By that Banksy guy. You might have heard of him. He draws stuff on buildings. 
Check it out.


----------



## gifi4 (Oct 11, 2010)

Cool, I don't know which one I like the most though.


----------



## Ringo619 (Oct 11, 2010)

Best one ever its even better than  the previous  Simpsons intro


----------



## jalaneme (Oct 11, 2010)

that is stupid, why put the poor chinese labour at the end part?


----------



## Gaara. (Oct 11, 2010)

I love banksy and all of his work. It's truly genius.


----------



## BlueStar (Oct 11, 2010)

jalaneme said:
			
		

> that is stupid, why put the poor chinese labour at the end part?

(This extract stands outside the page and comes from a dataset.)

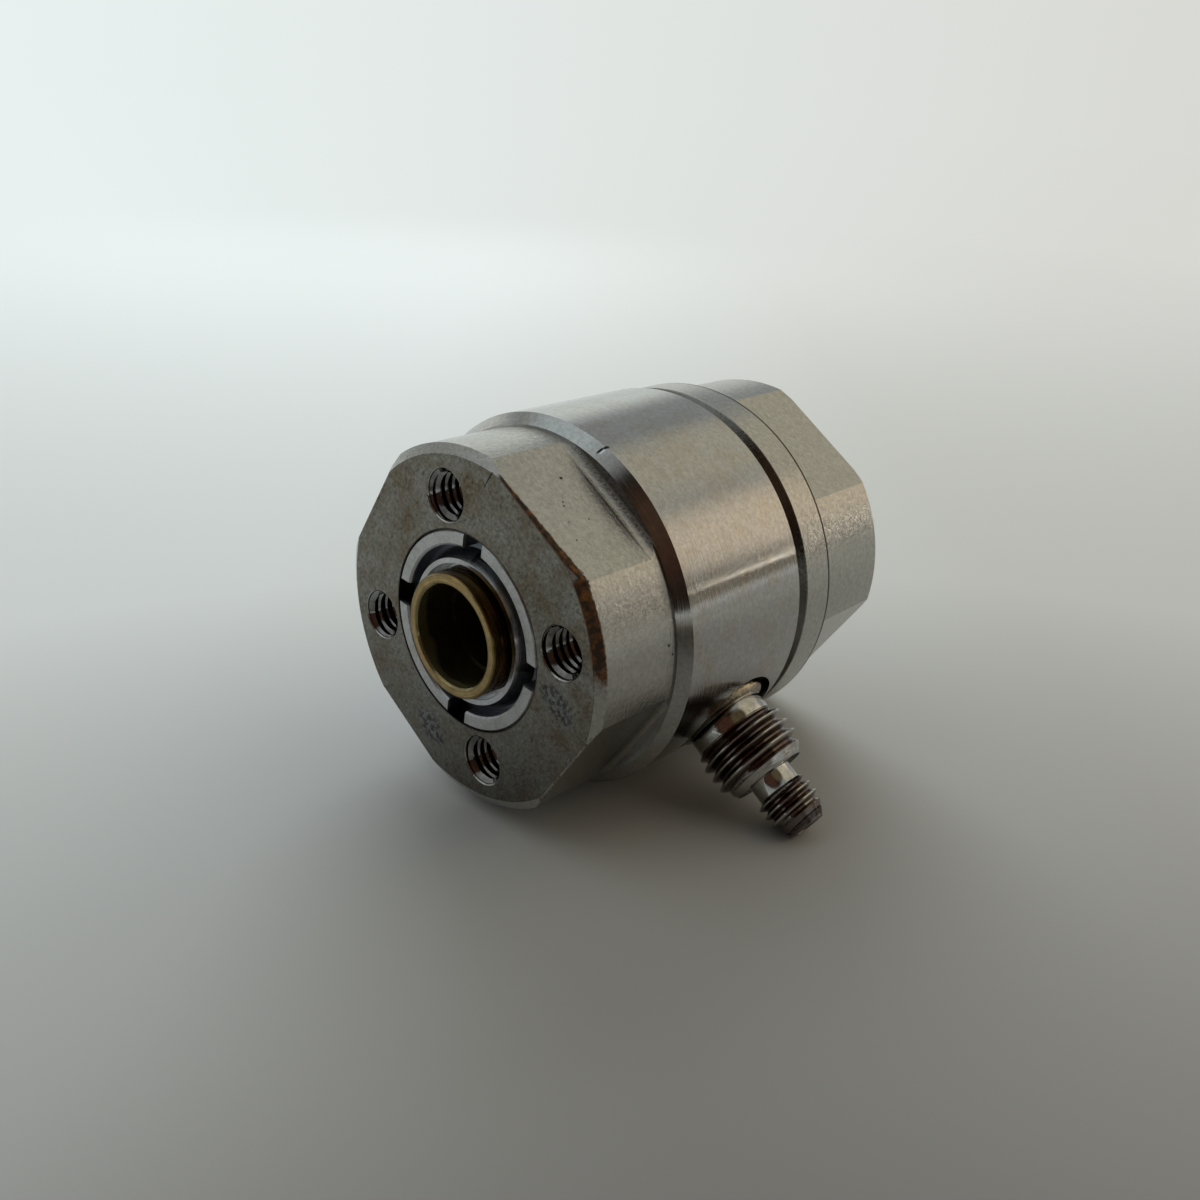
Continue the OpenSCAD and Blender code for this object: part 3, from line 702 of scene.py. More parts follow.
gloss = add(tree, "ShaderNodeMix", {0: on_face, 2: 0.2, 3: 0.4})
gloss = add(tree, "ShaderNodeMix", {0: in_hole, 2: gloss, 3: 0.15})
gloss = add(tree, "ShaderNodeMix", {0: rust, 2: gloss, 3: 0.7})
metal = add(tree, "ShaderNodeMath", {0: 1.0, 1: rust}, operation="SUBTRACT")
lines = tool_marks(tree, place, y, line_mm=0.2, line_share=0.6, grain_mm=0.25)
grain_share = add(tree, "ShaderNodeMix", {0: on_face, 2: 2.0, 3: 4.5})
face_pores = add(tree, "ShaderNodeMath", {0: pore, 1: on_face}, operation="MULTIPLY")
height = lines
for layer, rise in ((grain, grain_share), (marks, -1.5), (face_pores, -1.2)):
    height = add(tree, "ShaderNodeMath", {0: layer, 1: rise, 2: height}, operation="MULTIPLY_ADD")
relief = add(tree, "ShaderNodeBump", {"Height": height, "Distance": RELIEF, "Strength": 1.0})

# Ground and turned stainless steel: soft long reflections on the sides, and a dull
# olive face that shows the light only as a broad sheen.
steel = add(tree, "ShaderNodeBsdfPrincipled", {
    "Base Color": colour, "Metallic": metal, "Roughness": gloss,
    "Anisotropic": 0.8, "Anisotropic Rotation": QUARTER_TURN,
    "Tangent": lay_of_cut(tree, AXIS), "Normal": relief})
add(tree, "ShaderNodeOutputMaterial", {"Surface": steel})
print(flange_finish.name, len(tree.nodes), "nodes")

# %% [markdown]
# ## Turned steel
# The case and most small pieces are plain turned work. Each could have a material of
# its own from the start, but they differ only in colour, polish and depth of line, so
# one function makes the finish and is told those.

# %% Turned steel
SENSOR_AXIS = ((0, 0, 0), ACROSS_AXIS)
CONNECTOR_AXIS = ((0, PORT_Y / MM, 0), (0, 1, 1))
GLOSS_SPREAD = 0.05


def turned_steel(name, colour, stain, roughness, line_mm=0.16, line_share=0.8,
                 mark_mm=0.006, turned_about=SENSOR_AXIS, anisotropy=0.85):
    """Turned metal with fine lines round an axis, slightly uneven in colour and polish."""
    axis = AXIS if turned_about == SENSOR_AXIS else OUTWARD
    material, tree = start_material(name)
    place = sensor_place(tree)
    unevenness = add(tree, "ShaderNodeTexNoise", {
        "Vector": place, "Scale": 0.5, "Detail": 6.0, "Roughness": 0.6})
    stained = add(tree, "ShaderNodeMapRange", {
        "Value": unevenness, "From Min": 0.45, "From Max": 0.75})
    tone = add(tree, "ShaderNodeMix", {
        0: stained, 6: linear(colour), 7: linear(stain)}, data_type="RGBA")
    light = add(tree, "ShaderNodeMapRange", {
        "Value": leather_grain(tree, place), "From Min": 0.3, "From Max": 0.7,
        "To Min": 1.18, "To Max": 0.82})
    tone = add(tree, "ShaderNodeMix", {0: 1.0, 6: tone, 7: light},
               data_type="RGBA", blend_type="MULTIPLY")
    lines_at = turned_place(tree, place, *turned_about)
    marks = tool_marks(tree, place, lines_at, line_mm, line_share, grain_mm=0.25)
    gloss = add(tree, "ShaderNodeMapRange", {
        "Value": marks, "From Min": 0.35, "From Max": 0.65,
        "To Min": roughness - GLOSS_SPREAD, "To Max": roughness + GLOSS_SPREAD})
    relief = add(tree, "ShaderNodeBump", {
        "Height": marks, "Distance": mark_mm * MM, "Strength": 1.0})
    shader = add(tree, "ShaderNodeBsdfPrincipled", {
        "Base Color": tone, "Metallic": 1.0, "Roughness": gloss,
        "Anisotropic": anisotropy, "Anisotropic Rotation": QUARTER_TURN,
        "Tangent": lay_of_cut(tree, axis), "Normal": relief})
    add(tree, "ShaderNodeOutputMaterial", {"Surface": shader})
    return material, tree, shader, place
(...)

Korean labour, and where should it have gone, at the beginning?


----------



## nando (Oct 11, 2010)

when you said the guy that paints stuff on walls i was thinking BLU, then i was disappointed.


----------



## Darksage098 (Oct 12, 2010)

Awwwww...... I was going to check it out but it seems the video was removed. God, Youtube removes videos with copyright so fast these days.


----------



## DeMoN (Oct 12, 2010)

Just watch it on Hulu.  They have a clip of the intro.  http://www.hulu.com/watch/184819/the-simpsons-banksy-opening


----------



## Joe88 (Oct 12, 2010)

its not really new
besides some banksy graffiti
and a couch gag


----------



## prowler (Oct 12, 2010)

DeMoN said:
			
		

> Just watch it on Hulu.  They have a clip of the intro.  http://www.hulu.com/watch/184819/the-simpsons-banksy-opening


Sorry, currently our video library can only be streamed from within the United States


----------



## Scott-105 (Oct 14, 2010)

Wow. That was the strangest intro I have seen in my life.


----------



## Deleted User (Oct 14, 2010)

That's RACIST!


----------